Beautifully directed, depicting with accuracy the passing of the seasons of one year in the life of the Smiths of St. Louis. What a fun, charming, movie. I could never tire of it.
This movie is really great. Robin Williams gives a marvelous performance as the workaholic father who slowly begins to remember who he really is. Towards the beginning of the movie, when Peter Banning's son tells Granny Wendy that his dad is a corporate raider, she has a great line: "Why Peter, you've become a pirate."
I'm not sure why some folks hate this movie so much they seem downright angry about it, but I think it is a sweet, well-told fairy tale, fit for the whole family to watch. (Smaller children may find the scenes where Peter's two children are kidnapped a little frightening.)
Dustin Hoffman plays Capt. Hook to the hilt, and seems to have a lot of fun doing so.
One of my favorite moments in the movie is when Rufio challenges Peter Banning (who still hasn't remembered that he is Peter Pan). One of the smaller lost boys walks over to Robin Williams, who kneels down in front of him.
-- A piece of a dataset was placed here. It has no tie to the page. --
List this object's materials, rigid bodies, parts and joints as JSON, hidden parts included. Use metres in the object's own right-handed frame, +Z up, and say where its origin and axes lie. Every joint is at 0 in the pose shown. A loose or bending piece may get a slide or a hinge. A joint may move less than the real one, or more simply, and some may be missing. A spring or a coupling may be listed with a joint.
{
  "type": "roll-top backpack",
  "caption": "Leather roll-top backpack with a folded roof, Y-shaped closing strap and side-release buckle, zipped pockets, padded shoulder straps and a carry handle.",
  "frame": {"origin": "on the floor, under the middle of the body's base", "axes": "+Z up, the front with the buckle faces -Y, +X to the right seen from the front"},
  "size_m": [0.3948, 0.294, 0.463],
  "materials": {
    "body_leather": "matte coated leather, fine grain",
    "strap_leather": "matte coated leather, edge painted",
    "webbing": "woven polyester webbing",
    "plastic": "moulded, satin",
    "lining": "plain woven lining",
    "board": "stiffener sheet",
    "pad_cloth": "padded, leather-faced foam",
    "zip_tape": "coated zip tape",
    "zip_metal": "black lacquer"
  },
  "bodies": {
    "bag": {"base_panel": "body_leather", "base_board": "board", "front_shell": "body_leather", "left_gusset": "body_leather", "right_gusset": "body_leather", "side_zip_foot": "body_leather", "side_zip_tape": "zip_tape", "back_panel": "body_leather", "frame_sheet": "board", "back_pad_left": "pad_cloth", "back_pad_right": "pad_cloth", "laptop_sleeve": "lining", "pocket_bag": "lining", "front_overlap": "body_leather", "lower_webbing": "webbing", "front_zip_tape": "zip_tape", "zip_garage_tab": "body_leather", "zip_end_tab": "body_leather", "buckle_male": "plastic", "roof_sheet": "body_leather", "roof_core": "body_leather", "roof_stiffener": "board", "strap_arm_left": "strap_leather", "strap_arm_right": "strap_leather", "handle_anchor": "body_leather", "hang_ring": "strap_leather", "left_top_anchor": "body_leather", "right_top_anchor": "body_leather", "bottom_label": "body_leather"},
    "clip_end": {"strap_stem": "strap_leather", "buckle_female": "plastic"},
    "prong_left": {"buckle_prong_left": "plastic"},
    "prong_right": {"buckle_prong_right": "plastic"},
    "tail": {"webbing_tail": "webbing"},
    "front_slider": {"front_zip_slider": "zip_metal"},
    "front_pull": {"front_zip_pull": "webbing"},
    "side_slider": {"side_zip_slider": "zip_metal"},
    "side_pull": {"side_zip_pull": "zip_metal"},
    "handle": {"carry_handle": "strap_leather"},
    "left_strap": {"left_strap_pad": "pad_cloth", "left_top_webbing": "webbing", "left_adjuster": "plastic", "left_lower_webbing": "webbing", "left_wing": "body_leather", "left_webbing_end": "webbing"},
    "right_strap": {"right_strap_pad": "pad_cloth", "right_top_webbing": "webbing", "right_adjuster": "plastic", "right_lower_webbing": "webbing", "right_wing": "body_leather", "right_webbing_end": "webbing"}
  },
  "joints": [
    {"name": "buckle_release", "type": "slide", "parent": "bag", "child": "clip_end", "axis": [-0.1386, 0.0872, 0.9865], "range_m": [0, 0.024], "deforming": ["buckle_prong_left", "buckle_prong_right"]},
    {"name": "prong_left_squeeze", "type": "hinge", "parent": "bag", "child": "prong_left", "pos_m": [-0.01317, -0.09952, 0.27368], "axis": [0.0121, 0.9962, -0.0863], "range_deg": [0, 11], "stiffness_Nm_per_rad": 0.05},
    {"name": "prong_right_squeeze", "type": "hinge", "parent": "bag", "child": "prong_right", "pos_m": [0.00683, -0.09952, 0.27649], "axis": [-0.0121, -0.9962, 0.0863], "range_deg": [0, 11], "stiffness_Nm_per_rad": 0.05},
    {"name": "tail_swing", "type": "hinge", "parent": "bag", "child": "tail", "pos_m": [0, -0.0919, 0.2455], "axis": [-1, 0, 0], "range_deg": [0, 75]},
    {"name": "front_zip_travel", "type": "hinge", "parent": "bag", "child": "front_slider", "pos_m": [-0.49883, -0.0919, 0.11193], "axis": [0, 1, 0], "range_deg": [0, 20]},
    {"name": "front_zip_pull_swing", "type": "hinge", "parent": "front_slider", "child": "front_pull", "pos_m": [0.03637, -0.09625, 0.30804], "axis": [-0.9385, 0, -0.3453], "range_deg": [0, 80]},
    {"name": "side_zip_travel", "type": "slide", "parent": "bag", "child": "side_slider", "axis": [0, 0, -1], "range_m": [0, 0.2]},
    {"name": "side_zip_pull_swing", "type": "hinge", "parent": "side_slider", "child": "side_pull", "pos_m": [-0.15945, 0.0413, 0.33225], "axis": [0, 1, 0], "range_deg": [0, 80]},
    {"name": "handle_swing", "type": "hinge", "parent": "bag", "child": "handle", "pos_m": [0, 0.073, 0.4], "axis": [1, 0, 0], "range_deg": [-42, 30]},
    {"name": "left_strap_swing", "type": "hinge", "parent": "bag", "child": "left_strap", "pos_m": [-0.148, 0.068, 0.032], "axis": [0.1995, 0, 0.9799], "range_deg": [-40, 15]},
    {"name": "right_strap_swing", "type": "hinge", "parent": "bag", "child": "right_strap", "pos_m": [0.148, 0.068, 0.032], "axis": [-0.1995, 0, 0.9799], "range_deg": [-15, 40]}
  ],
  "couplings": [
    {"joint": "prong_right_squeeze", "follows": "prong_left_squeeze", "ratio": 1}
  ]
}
The boy then starts to touch his face, pushing the wrinkles aside, if you will, and then his eyes light up and he says, "It is you." Very sweet and captivating.
My only complaints with this movie are the unnecessary death of one of the characters (I won't say who), Julia Roberts is out of place, and the ending was a little off. But despite these minor problems it is still a great movie to watch over and over again. Kudos to Steven Speilberg and Robin Williams!
The Parent Trap (1998)
I am a fan of the original Parent Trap, so I was a little nervous about this remake. Well, I shouldn't have worried because this is a delightfully fun, family movie that pays due respect to the original Hayley Mills version. (At one point, Lindsay Lohan sings a few bars of "Lets Get Together", and if I am not mistaken, the woman who plays Meredith's mother in this film was the original "Other woman" in the Hayley Mills version).
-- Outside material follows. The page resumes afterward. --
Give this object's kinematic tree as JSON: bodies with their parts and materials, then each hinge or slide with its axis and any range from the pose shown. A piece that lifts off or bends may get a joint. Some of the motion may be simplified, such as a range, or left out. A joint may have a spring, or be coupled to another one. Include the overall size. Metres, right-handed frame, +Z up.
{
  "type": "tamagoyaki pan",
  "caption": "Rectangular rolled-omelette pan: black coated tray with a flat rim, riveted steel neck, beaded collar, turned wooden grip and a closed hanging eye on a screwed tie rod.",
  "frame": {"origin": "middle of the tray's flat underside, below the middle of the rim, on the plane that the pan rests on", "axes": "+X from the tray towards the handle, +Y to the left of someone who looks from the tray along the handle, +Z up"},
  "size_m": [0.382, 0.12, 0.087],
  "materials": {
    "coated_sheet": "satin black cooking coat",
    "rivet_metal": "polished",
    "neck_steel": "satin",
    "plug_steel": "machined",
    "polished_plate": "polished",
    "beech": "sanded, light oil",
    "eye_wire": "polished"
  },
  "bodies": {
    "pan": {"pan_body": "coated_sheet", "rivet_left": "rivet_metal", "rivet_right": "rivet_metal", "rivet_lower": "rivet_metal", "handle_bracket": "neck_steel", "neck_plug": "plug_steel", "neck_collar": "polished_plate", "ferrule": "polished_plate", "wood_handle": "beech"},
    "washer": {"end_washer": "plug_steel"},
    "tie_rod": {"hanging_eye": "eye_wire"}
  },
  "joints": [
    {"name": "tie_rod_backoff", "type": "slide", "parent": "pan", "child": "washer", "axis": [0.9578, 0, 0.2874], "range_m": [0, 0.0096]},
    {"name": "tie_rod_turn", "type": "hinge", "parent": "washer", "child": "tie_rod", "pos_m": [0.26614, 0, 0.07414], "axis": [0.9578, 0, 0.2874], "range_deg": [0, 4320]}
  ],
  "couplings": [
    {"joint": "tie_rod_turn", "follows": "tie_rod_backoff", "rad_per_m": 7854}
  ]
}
Lindsay Lohan is wonderful. She plays both characters distinctly and with comfortable ease. The entire cast is great, especially "Chessy" and "Martin" - I loved Chessy's line: "Don't look at me, I don't know a thing!" And I loved seeing "Flo" from tv's "Alice", Polly Holliday, in the role of Marva, Sr. I just love her!
The music is also great in this film; my favorite is "There She Goes", played when Hallie first arrives in London.
This is a terrific movie all the way around. Lots of fun, perfect for the whole family. See it, you won't regret it!
The Karate Kid Part II (1986)
Excellent "feel-good" movie
I liked the original Karate Kid, but part two is better. Part three is awful, don't waste your time watching it!
Pat Morita and Ralph Macchio do a good job of building on their characters' relationship. It is very touching the way Daniel is there for Mr. Miyagi when he goes through a tragic loss.
Daniel's romantic interest in this movie is much better than in the first movie, and it is nice to see Mr. Miyagi sweetly reunited with a long-lost love.
The fight scenes are exciting, and the message at the end is good too. You understand the "moral of the story" without feeling as if it were too preachy. Very, very nice movie. One of my favorites.
Dances with Wolves (1990)
This is an awesome epic of a movie. Stunning scenery, compelling script, very well-done by Mr. Costner. I didn't feel it was too long at all. At times painful to watch, but that is the reality of our history. At the very least it may encourage you to do some research into native American life. I wasn't there, so I can't say whether Costner's representation is exactly true, which is a point that seems to bother many people. I found it to be a tribute to the Native Americans and not a glorification of some wonderful white guy who showed up to save them all. Costner's character in fact brought danger to these people ( which leads to a very emotional, powerful ending ). It is clearly shown that *they* taught *him*, not vice versa.
A masterpiece of a movie, worthy of the awards it won.